**Instructions to follow**
Return, exactly as written, the run of lines that begins at the line containing "Turn this picture of an object into a standalone" and ends at the line containing "LEAF_FOLD = 17.0". Nothing outside that run belongs in the answer.

**The data**
______________________________

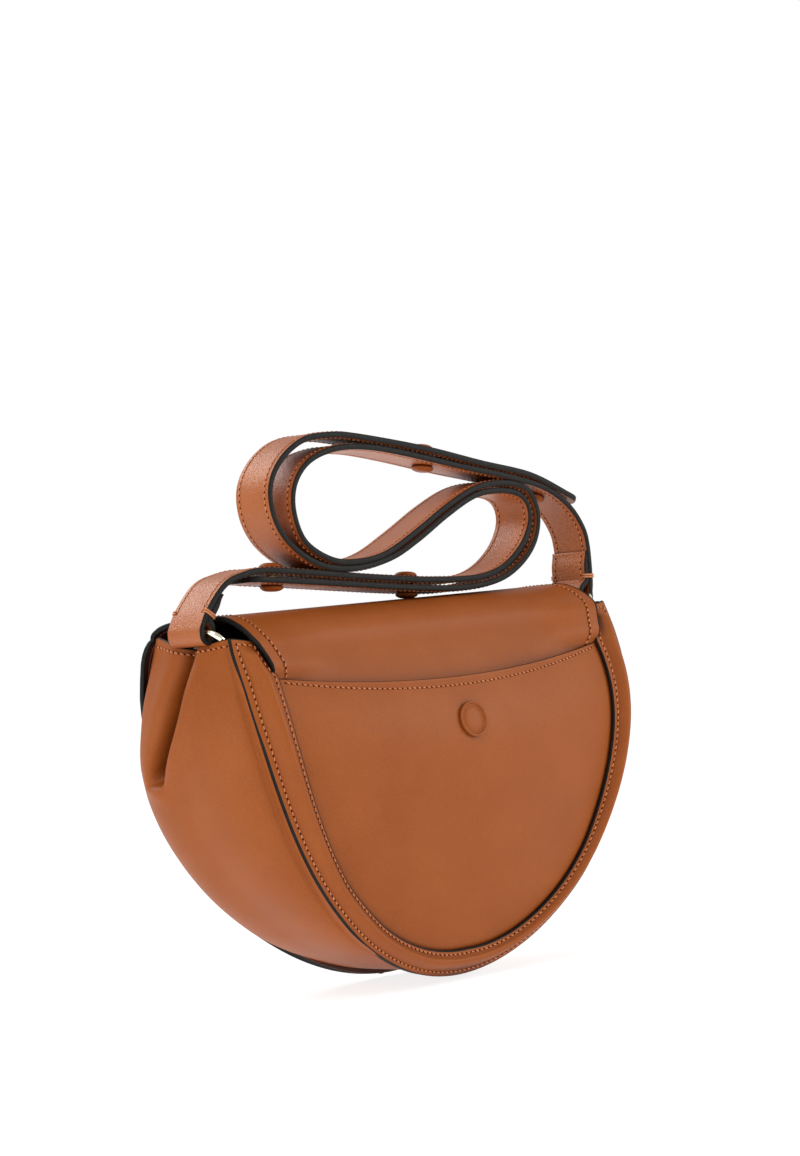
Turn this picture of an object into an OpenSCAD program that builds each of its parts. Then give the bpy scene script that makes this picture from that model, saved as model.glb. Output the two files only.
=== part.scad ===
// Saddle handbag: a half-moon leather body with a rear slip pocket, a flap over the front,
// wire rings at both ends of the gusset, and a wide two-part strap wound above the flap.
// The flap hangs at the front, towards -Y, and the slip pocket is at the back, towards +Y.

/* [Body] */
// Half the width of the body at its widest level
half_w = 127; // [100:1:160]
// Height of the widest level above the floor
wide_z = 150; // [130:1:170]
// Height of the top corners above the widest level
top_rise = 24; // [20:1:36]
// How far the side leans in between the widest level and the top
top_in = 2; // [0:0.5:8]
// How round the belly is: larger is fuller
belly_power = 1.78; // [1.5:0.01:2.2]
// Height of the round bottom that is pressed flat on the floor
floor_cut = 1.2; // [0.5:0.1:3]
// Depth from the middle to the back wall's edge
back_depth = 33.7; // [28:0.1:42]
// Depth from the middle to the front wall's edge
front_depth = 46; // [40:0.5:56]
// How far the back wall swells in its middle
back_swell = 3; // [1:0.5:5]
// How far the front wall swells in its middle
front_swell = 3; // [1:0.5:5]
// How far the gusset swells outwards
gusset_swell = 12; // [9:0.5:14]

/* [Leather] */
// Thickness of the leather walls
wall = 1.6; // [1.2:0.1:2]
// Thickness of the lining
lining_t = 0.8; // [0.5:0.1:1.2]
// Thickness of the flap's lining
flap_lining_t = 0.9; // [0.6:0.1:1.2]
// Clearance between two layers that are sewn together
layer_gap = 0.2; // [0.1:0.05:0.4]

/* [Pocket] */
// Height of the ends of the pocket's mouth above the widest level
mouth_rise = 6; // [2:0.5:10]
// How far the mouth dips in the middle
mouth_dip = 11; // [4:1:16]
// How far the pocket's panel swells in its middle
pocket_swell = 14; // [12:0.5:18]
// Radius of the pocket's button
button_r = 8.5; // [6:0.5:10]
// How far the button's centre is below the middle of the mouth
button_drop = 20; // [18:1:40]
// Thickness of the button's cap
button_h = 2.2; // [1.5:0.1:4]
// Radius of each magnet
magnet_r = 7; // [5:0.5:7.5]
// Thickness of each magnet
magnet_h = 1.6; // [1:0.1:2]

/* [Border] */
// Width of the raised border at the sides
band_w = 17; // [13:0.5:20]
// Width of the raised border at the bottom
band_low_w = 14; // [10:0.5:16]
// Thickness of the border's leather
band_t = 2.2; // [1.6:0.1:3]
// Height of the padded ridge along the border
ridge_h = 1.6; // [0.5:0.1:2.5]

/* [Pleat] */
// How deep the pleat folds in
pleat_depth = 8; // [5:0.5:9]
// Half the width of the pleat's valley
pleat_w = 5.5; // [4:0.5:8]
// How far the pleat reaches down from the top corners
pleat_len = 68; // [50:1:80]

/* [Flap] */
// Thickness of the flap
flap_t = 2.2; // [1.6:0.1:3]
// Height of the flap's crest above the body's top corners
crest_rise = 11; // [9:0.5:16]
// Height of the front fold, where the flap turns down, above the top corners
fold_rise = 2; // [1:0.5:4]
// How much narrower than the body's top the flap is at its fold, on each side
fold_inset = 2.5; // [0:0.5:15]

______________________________

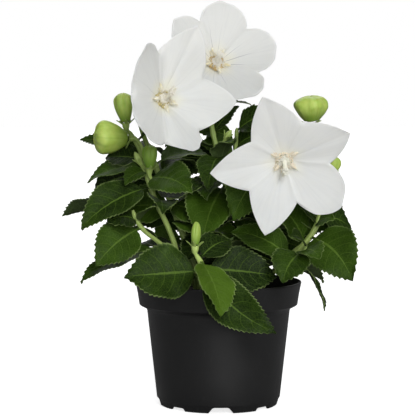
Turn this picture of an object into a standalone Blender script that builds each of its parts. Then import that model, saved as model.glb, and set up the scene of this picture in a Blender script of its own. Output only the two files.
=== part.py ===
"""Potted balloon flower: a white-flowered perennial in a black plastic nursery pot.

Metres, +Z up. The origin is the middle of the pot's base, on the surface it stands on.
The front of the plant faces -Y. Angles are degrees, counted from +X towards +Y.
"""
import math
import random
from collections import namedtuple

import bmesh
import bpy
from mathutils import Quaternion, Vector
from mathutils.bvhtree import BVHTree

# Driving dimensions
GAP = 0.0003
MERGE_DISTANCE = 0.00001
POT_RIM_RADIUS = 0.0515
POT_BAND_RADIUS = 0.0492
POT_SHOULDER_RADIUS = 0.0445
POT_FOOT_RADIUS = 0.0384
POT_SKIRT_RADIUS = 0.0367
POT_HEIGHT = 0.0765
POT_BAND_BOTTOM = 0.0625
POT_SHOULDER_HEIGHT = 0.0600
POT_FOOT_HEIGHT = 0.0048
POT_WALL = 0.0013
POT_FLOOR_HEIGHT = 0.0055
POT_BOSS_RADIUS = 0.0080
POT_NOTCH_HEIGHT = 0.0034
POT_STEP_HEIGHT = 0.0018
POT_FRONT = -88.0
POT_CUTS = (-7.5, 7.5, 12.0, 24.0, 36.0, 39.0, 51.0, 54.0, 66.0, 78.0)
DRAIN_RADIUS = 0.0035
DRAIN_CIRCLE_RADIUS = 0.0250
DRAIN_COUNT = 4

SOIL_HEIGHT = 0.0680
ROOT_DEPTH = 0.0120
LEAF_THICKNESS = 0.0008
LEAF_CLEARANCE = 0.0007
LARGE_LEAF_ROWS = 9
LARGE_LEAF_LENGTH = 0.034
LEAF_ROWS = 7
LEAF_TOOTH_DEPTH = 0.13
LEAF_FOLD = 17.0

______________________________

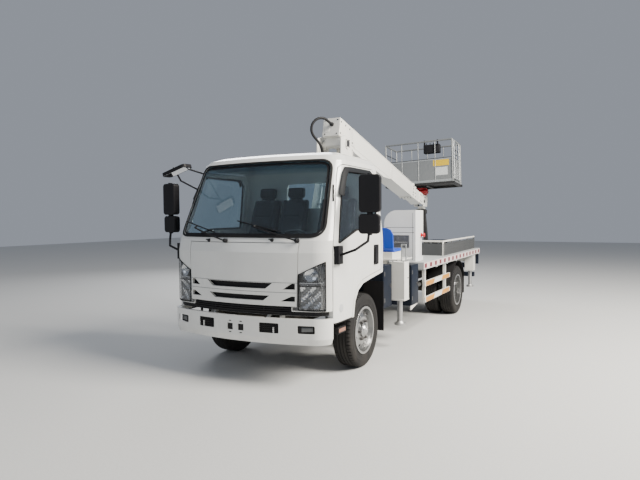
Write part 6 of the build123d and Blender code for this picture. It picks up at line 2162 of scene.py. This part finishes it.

______________________________

**Answer in full**
Turn this picture of an object into a standalone Blender script that builds each of its parts. Then import that model, saved as model.glb, and set up the scene of this picture in a Blender script of its own. Output only the two files.
=== part.py ===
"""Potted balloon flower: a white-flowered perennial in a black plastic nursery pot.

Metres, +Z up. The origin is the middle of the pot's base, on the surface it stands on.
The front of the plant faces -Y. Angles are degrees, counted from +X towards +Y.
"""
import math
import random
from collections import namedtuple

import bmesh
import bpy
from mathutils import Quaternion, Vector
from mathutils.bvhtree import BVHTree

# Driving dimensions
GAP = 0.0003
MERGE_DISTANCE = 0.00001
POT_RIM_RADIUS = 0.0515
POT_BAND_RADIUS = 0.0492
POT_SHOULDER_RADIUS = 0.0445
POT_FOOT_RADIUS = 0.0384
POT_SKIRT_RADIUS = 0.0367
POT_HEIGHT = 0.0765
POT_BAND_BOTTOM = 0.0625
POT_SHOULDER_HEIGHT = 0.0600
POT_FOOT_HEIGHT = 0.0048
POT_WALL = 0.0013
POT_FLOOR_HEIGHT = 0.0055
POT_BOSS_RADIUS = 0.0080
POT_NOTCH_HEIGHT = 0.0034
POT_STEP_HEIGHT = 0.0018
POT_FRONT = -88.0
POT_CUTS = (-7.5, 7.5, 12.0, 24.0, 36.0, 39.0, 51.0, 54.0, 66.0, 78.0)
DRAIN_RADIUS = 0.0035
DRAIN_CIRCLE_RADIUS = 0.0250
DRAIN_COUNT = 4

SOIL_HEIGHT = 0.0680
ROOT_DEPTH = 0.0120
LEAF_THICKNESS = 0.0008
LEAF_CLEARANCE = 0.0007
LARGE_LEAF_ROWS = 9
LARGE_LEAF_LENGTH = 0.034
LEAF_ROWS = 7
LEAF_TOOTH_DEPTH = 0.13
LEAF_FOLD = 17.0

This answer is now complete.